(Rows from a 3D modeling dataset)
-- start --

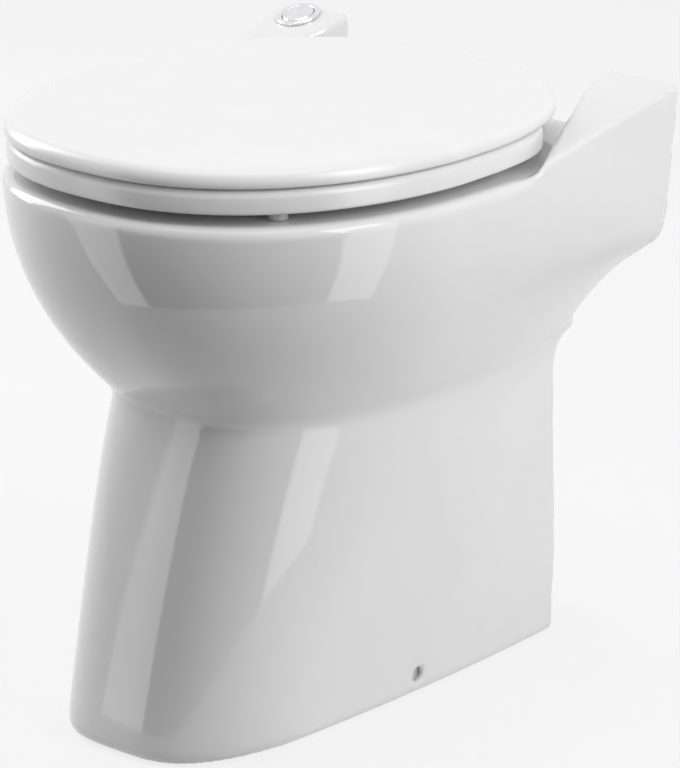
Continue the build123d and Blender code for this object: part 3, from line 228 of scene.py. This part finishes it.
BUTTON_AT = Vector((BUTTON_X, BACK - BUTTON_AHEAD, HEIGHT - RAMP_SLOPE * BUTTON_AHEAD))
RAMP_ANGLE = math.atan(RAMP_SLOPE)
BUTTON_AXIS = Vector((0, -math.sin(RAMP_ANGLE), math.cos(RAMP_ANGLE)))


def pan_depth(points):
    """The whole china pan: below zero inside the clay."""
    x, y, z = points[:, 0], points[:, 1], points[:, 2]
    body = depth_of(body_level, points)
    rear = step_between(30, 90, y)
    body_top = top_depth(points, 0.0, 0.0, 9.0, 3.0)
    outside = meet(body, body_top, 8.0 - 4.5 * rear)
    behind = y - BACK - (FOOT_BACK - BACK) * np.clip(1 - z / CREASE, 0, 1)
    outside = meet(outside, behind, 3.0)
    outside = meet(outside, -z, 9.0)
    basin = depth_of(basin_level, points)
    basin = np.maximum(basin, BASIN_FLOOR - z)
    hollow = meet(body + WALL, top_depth(points, DECK, WALL, 4.0, 4.0), 4.0)
    foot_step = 7.0 * (1 - step_between(6, 14, z))
    hollow = np.maximum(hollow, body + WALL + foot_step)
    hollow = meet(hollow, -(basin - WALL), 6.0)
    neck = rod_depth(points, 2, NECK_RADIUS, (0.0, OUTLET_Y))
    neck = np.maximum(neck, np.maximum(NECK_LOW - z, z - NECK_HIGH))
    hollow = meet(hollow, -neck, 3.0)
    pan = meet(outside, -hollow, 1.5)
    pan = meet(pan, -basin, 6.0)
    bore = rod_depth(points, 2, OUTLET_BORE, (0.0, OUTLET_Y))
    bore = np.maximum(bore, np.maximum(OUTLET_LOW - z, z - NECK_HIGH))
    pan = meet(pan, -bore, 1.5)
    offset = points - np.array(BUTTON_AT)
    axis = np.array(BUTTON_AXIS)
    high = offset @ axis
    around = np.sqrt(np.maximum((offset ** 2).sum(axis=1) - high ** 2, 0))
    pan = meet(pan, -np.maximum(around - BUTTON_BORE, np.abs(high) - BUTTON_HOLE_REACH), 0.8)
    for side in (-1, 1):
        bolt = rod_depth(points, 2, HOLE_RADIUS, (side * HINGE_BOLT_X, HINGE_BOLT_Y))
        pan = meet(pan, -np.maximum(bolt, HINGE_HOLE_LOW - z), 0.8)
    fixing = rod_depth(points, 0, HOLE_RADIUS, (FIXING_Y, FIXING_Z))
    pan = meet(pan, -np.maximum(fixing, FIXING_FROM_X - np.abs(x)), 1.0)
    nozzle = rod_depth(points, 1, NOZZLE_BORE, (0.0, RIM - NOZZLE_DROP))
    return meet(pan, -np.maximum(nozzle, NOZZLE_FROM_Y - y), 1.0)


# From a form to its skin

def grid_skin(field, low, high, cell):
    """Points and four-sided faces of the zero surface of a field."""
    axes = [np.arange(a, b + cell, cell) for a, b in zip(low, high)]
    counts = [len(a) for a in axes]
    rows = []
    for x in axes[0]:
        ys, zs = np.meshgrid(axes[1], axes[2], indexing="ij")
        points = np.column_stack([np.full(ys.size, x), ys.ravel(), zs.ravel()])
        rows.append(field(points).reshape(counts[1], counts[2]))
    values = np.array(rows)
    inside = values < 0
    cells = [c - 1 for c in counts]
    corners = [(i, j, k) for i in (0, 1) for j in (0, 1) for k in (0, 1)]

    def at(array, corner):
        i, j, k = corner
        return array[i:i + cells[0], j:j + cells[1], k:k + cells[2]]

    filled = sum(at(inside, c).astype(np.int8) for c in corners)
    mixed_cells = (filled > 0) & (filled < 8)
    number = np.full(cells, -1, dtype=np.int64)
    number[mixed_cells] = np.arange(mixed_cells.sum())
    where = np.argwhere(mixed_cells)
    total = np.zeros((len(where), 3))
    hits = np.zeros(len(where))
    for a in corners:
        for b in corners:
            if sum(b) - sum(a) != 1 or any(q < p for p, q in zip(a, b)):
                continue
            first = at(values, a)[mixed_cells]
            second = at(values, b)[mixed_cells]
            crossed = (first < 0) != (second < 0)
            share = np.where(crossed, first / np.where(crossed, first - second, 1.0), 0.0)
            spot = np.array(a) + share[:, None] * (np.array(b) - np.array(a))
            total += spot * crossed[:, None]
            hits += crossed
    points = np.array(low) + (where + total / hits[:, None]) * cell
    faces = []
    for axis in range(3):
        first, second = (axis + 1) % 3, (axis + 2) % 3
        lower = [slice(1, -1)] * 3
        upper = [slice(1, -1)] * 3
        lower[axis] = slice(0, -1)
        upper[axis] = slice(1, None)
        here = inside[tuple(lower)]
        crossed = np.argwhere(here != inside[tuple(upper)])
        crossed[:, first] += 1
        crossed[:, second] += 1
        loop = []
        for move in ((-1, -1), (0, -1), (0, 0), (-1, 0)):
            spot = crossed.copy()
            spot[:, first] += move[0]
            spot[:, second] += move[1]
            loop.append(number[spot[:, 0], spot[:, 1], spot[:, 2]])
        quads = np.column_stack(loop)
        solid_low = inside[crossed[:, 0], crossed[:, 1], crossed[:, 2]]
        quads[~solid_low] = quads[~solid_low][:, ::-1]
        faces.append(quads)
    return points, np.concatenate(faces)


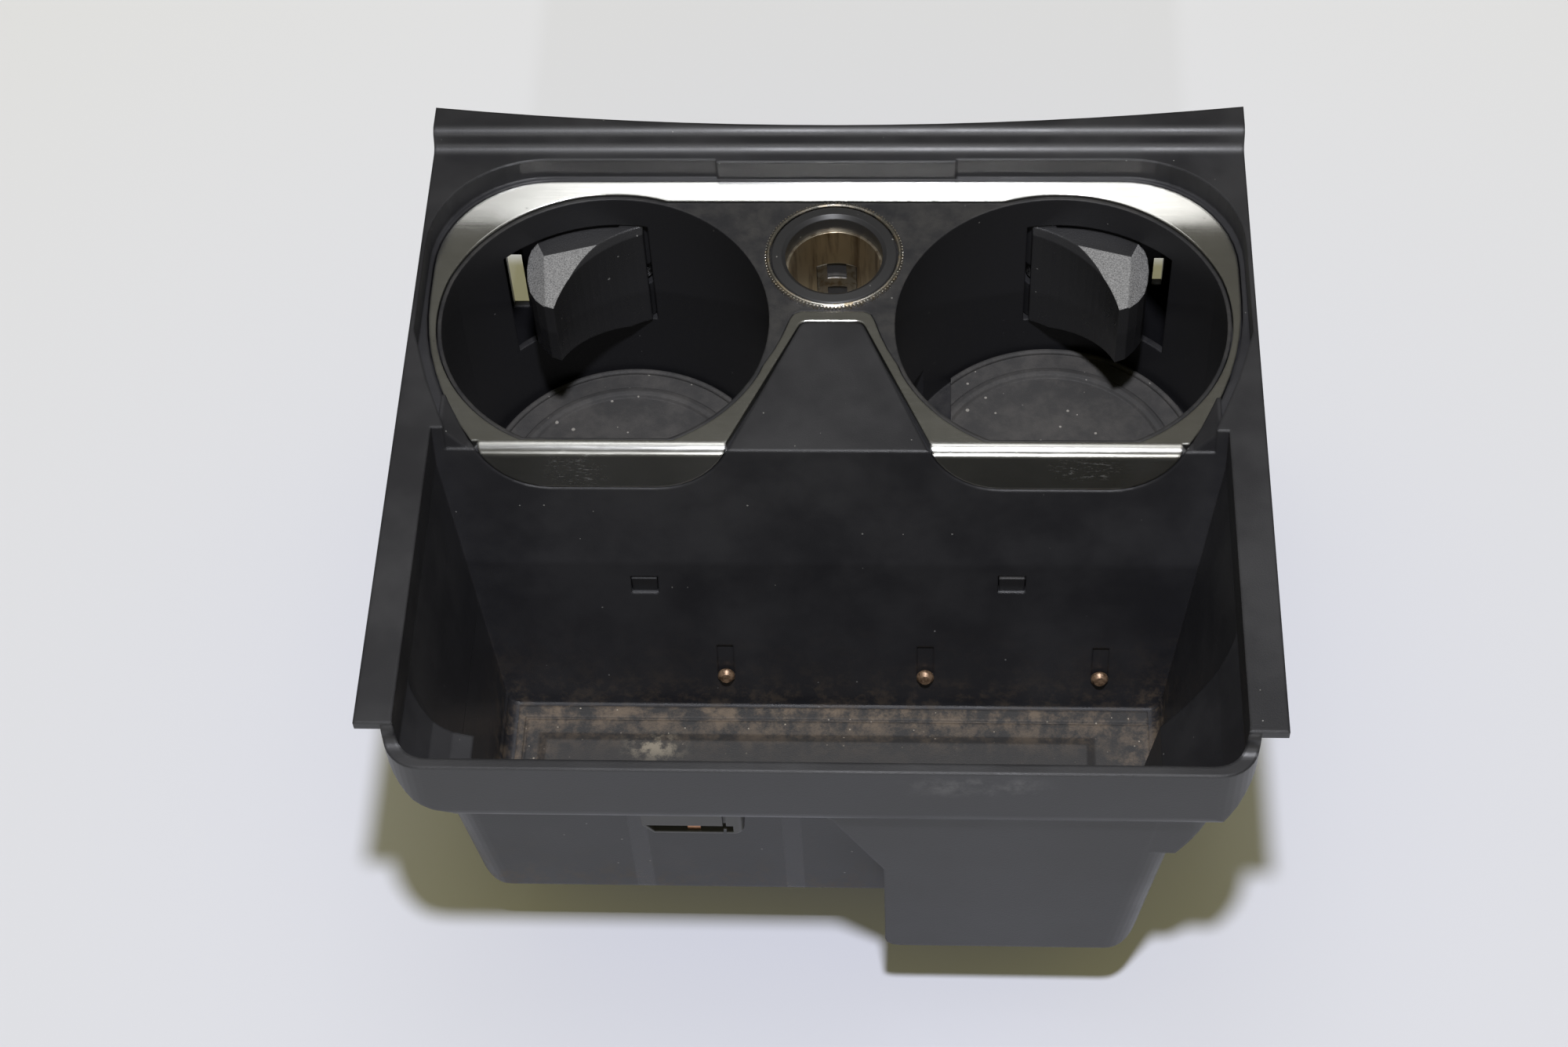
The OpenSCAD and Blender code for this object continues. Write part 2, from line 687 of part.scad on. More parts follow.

-- end --

Challenge:
Copy all the records above precisely.

Result:
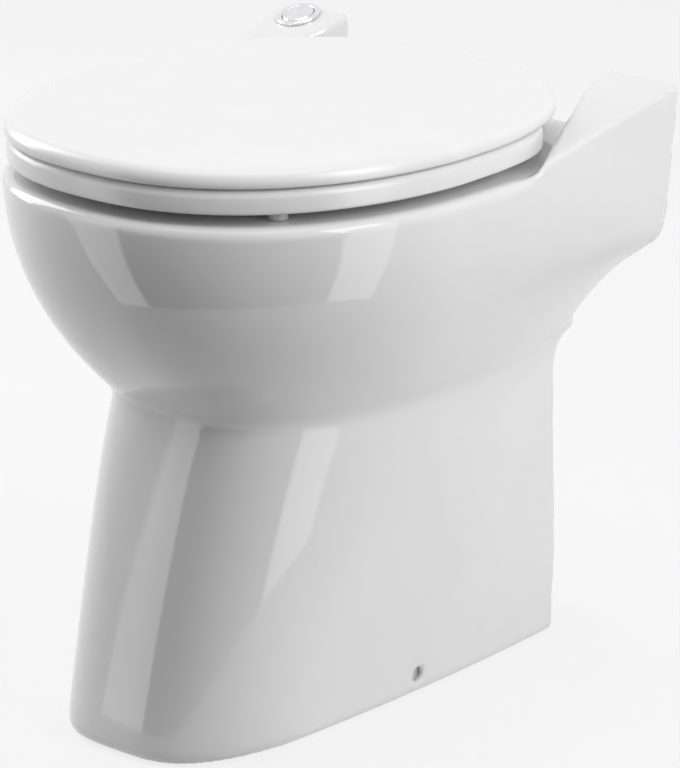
Continue the build123d and Blender code for this object: part 3, from line 228 of scene.py. This part finishes it.
BUTTON_AT = Vector((BUTTON_X, BACK - BUTTON_AHEAD, HEIGHT - RAMP_SLOPE * BUTTON_AHEAD))
RAMP_ANGLE = math.atan(RAMP_SLOPE)
BUTTON_AXIS = Vector((0, -math.sin(RAMP_ANGLE), math.cos(RAMP_ANGLE)))


def pan_depth(points):
    """The whole china pan: below zero inside the clay."""
    x, y, z = points[:, 0], points[:, 1], points[:, 2]
    body = depth_of(body_level, points)
    rear = step_between(30, 90, y)
    body_top = top_depth(points, 0.0, 0.0, 9.0, 3.0)
    outside = meet(body, body_top, 8.0 - 4.5 * rear)
    behind = y - BACK - (FOOT_BACK - BACK) * np.clip(1 - z / CREASE, 0, 1)
    outside = meet(outside, behind, 3.0)
    outside = meet(outside, -z, 9.0)
    basin = depth_of(basin_level, points)
    basin = np.maximum(basin, BASIN_FLOOR - z)
    hollow = meet(body + WALL, top_depth(points, DECK, WALL, 4.0, 4.0), 4.0)
    foot_step = 7.0 * (1 - step_between(6, 14, z))
    hollow = np.maximum(hollow, body + WALL + foot_step)
    hollow = meet(hollow, -(basin - WALL), 6.0)
    neck = rod_depth(points, 2, NECK_RADIUS, (0.0, OUTLET_Y))
    neck = np.maximum(neck, np.maximum(NECK_LOW - z, z - NECK_HIGH))
    hollow = meet(hollow, -neck, 3.0)
    pan = meet(outside, -hollow, 1.5)
    pan = meet(pan, -basin, 6.0)
    bore = rod_depth(points, 2, OUTLET_BORE, (0.0, OUTLET_Y))
    bore = np.maximum(bore, np.maximum(OUTLET_LOW - z, z - NECK_HIGH))
    pan = meet(pan, -bore, 1.5)
    offset = points - np.array(BUTTON_AT)
    axis = np.array(BUTTON_AXIS)
    high = offset @ axis
    around = np.sqrt(np.maximum((offset ** 2).sum(axis=1) - high ** 2, 0))
    pan = meet(pan, -np.maximum(around - BUTTON_BORE, np.abs(high) - BUTTON_HOLE_REACH), 0.8)
    for side in (-1, 1):
        bolt = rod_depth(points, 2, HOLE_RADIUS, (side * HINGE_BOLT_X, HINGE_BOLT_Y))
        pan = meet(pan, -np.maximum(bolt, HINGE_HOLE_LOW - z), 0.8)
    fixing = rod_depth(points, 0, HOLE_RADIUS, (FIXING_Y, FIXING_Z))
    pan = meet(pan, -np.maximum(fixing, FIXING_FROM_X - np.abs(x)), 1.0)
    nozzle = rod_depth(points, 1, NOZZLE_BORE, (0.0, RIM - NOZZLE_DROP))
    return meet(pan, -np.maximum(nozzle, NOZZLE_FROM_Y - y), 1.0)


# From a form to its skin

def grid_skin(field, low, high, cell):
    """Points and four-sided faces of the zero surface of a field."""
    axes = [np.arange(a, b + cell, cell) for a, b in zip(low, high)]
    counts = [len(a) for a in axes]
    rows = []
    for x in axes[0]:
        ys, zs = np.meshgrid(axes[1], axes[2], indexing="ij")
        points = np.column_stack([np.full(ys.size, x), ys.ravel(), zs.ravel()])
        rows.append(field(points).reshape(counts[1], counts[2]))
    values = np.array(rows)
    inside = values < 0
    cells = [c - 1 for c in counts]
    corners = [(i, j, k) for i in (0, 1) for j in (0, 1) for k in (0, 1)]

    def at(array, corner):
        i, j, k = corner
        return array[i:i + cells[0], j:j + cells[1], k:k + cells[2]]

    filled = sum(at(inside, c).astype(np.int8) for c in corners)
    mixed_cells = (filled > 0) & (filled < 8)
    number = np.full(cells, -1, dtype=np.int64)
    number[mixed_cells] = np.arange(mixed_cells.sum())
    where = np.argwhere(mixed_cells)
    total = np.zeros((len(where), 3))
    hits = np.zeros(len(where))
    for a in corners:
        for b in corners:
            if sum(b) - sum(a) != 1 or any(q < p for p, q in zip(a, b)):
                continue
            first = at(values, a)[mixed_cells]
            second = at(values, b)[mixed_cells]
            crossed = (first < 0) != (second < 0)
            share = np.where(crossed, first / np.where(crossed, first - second, 1.0), 0.0)
            spot = np.array(a) + share[:, None] * (np.array(b) - np.array(a))
            total += spot * crossed[:, None]
            hits += crossed
    points = np.array(low) + (where + total / hits[:, None]) * cell
    faces = []
    for axis in range(3):
        first, second = (axis + 1) % 3, (axis + 2) % 3
        lower = [slice(1, -1)] * 3
        upper = [slice(1, -1)] * 3
        lower[axis] = slice(0, -1)
        upper[axis] = slice(1, None)
        here = inside[tuple(lower)]
        crossed = np.argwhere(here != inside[tuple(upper)])
        crossed[:, first] += 1
        crossed[:, second] += 1
        loop = []
        for move in ((-1, -1), (0, -1), (0, 0), (-1, 0)):
            spot = crossed.copy()
            spot[:, first] += move[0]
            spot[:, second] += move[1]
            loop.append(number[spot[:, 0], spot[:, 1], spot[:, 2]])
        quads = np.column_stack(loop)
        solid_low = inside[crossed[:, 0], crossed[:, 1], crossed[:, 2]]
        quads[~solid_low] = quads[~solid_low][:, ::-1]
        faces.append(quads)
    return points, np.concatenate(faces)


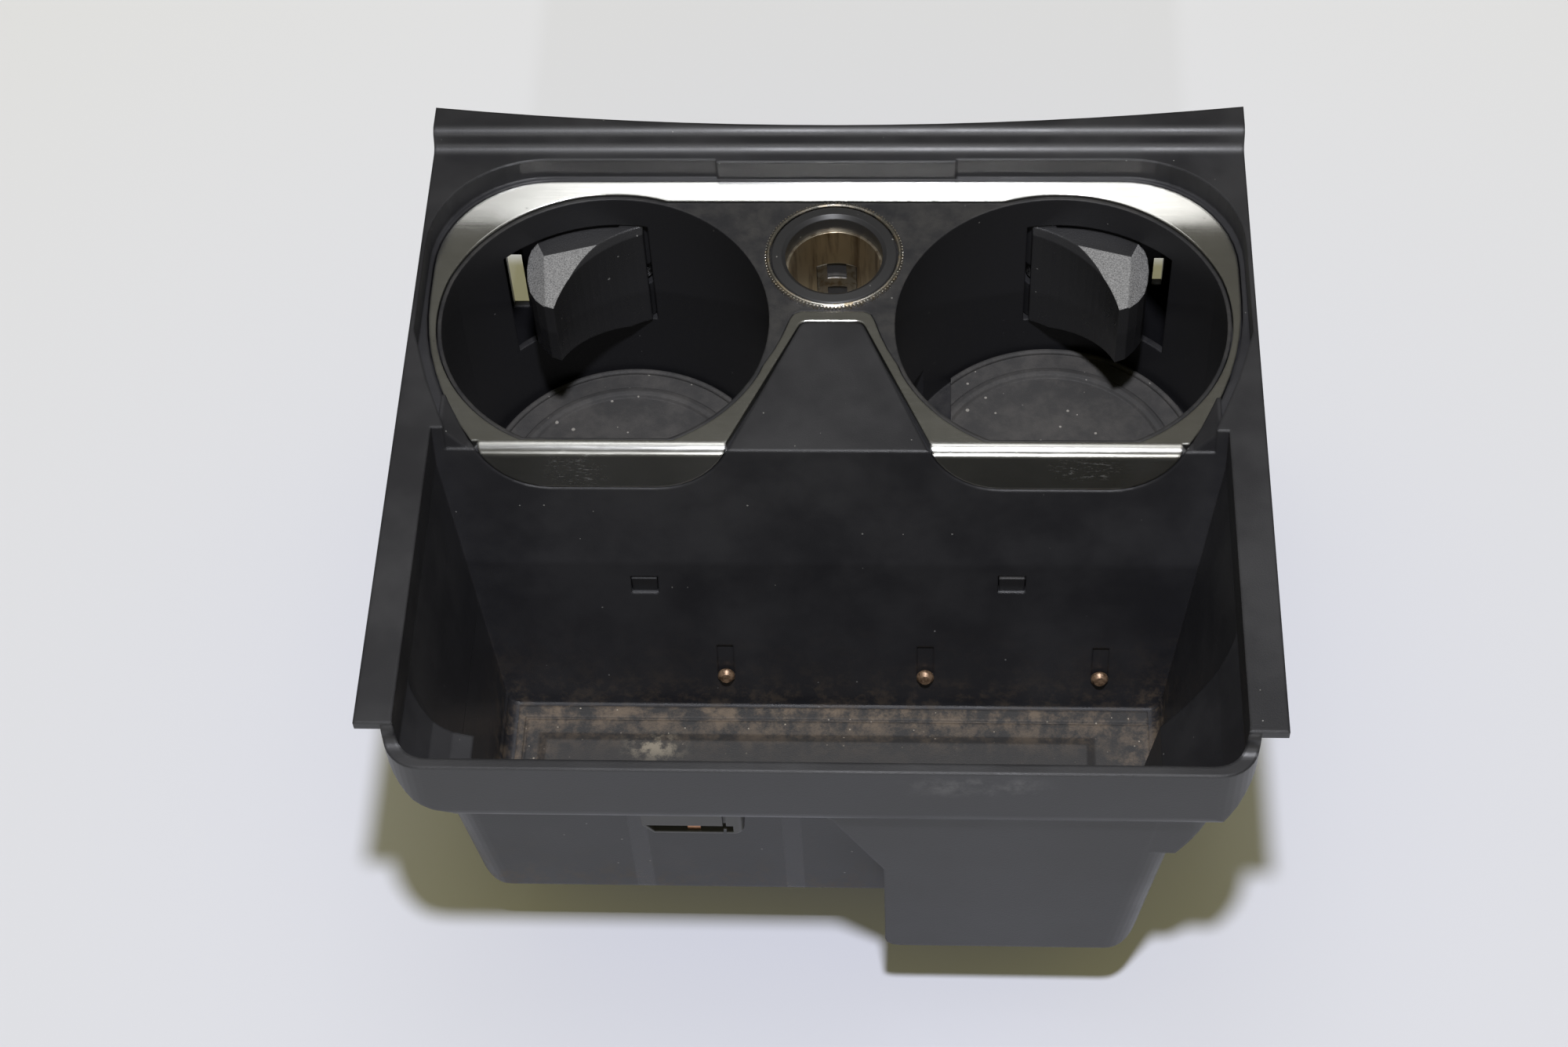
The OpenSCAD and Blender code for this object continues. Write part 2, from line 687 of part.scad on. More parts follow.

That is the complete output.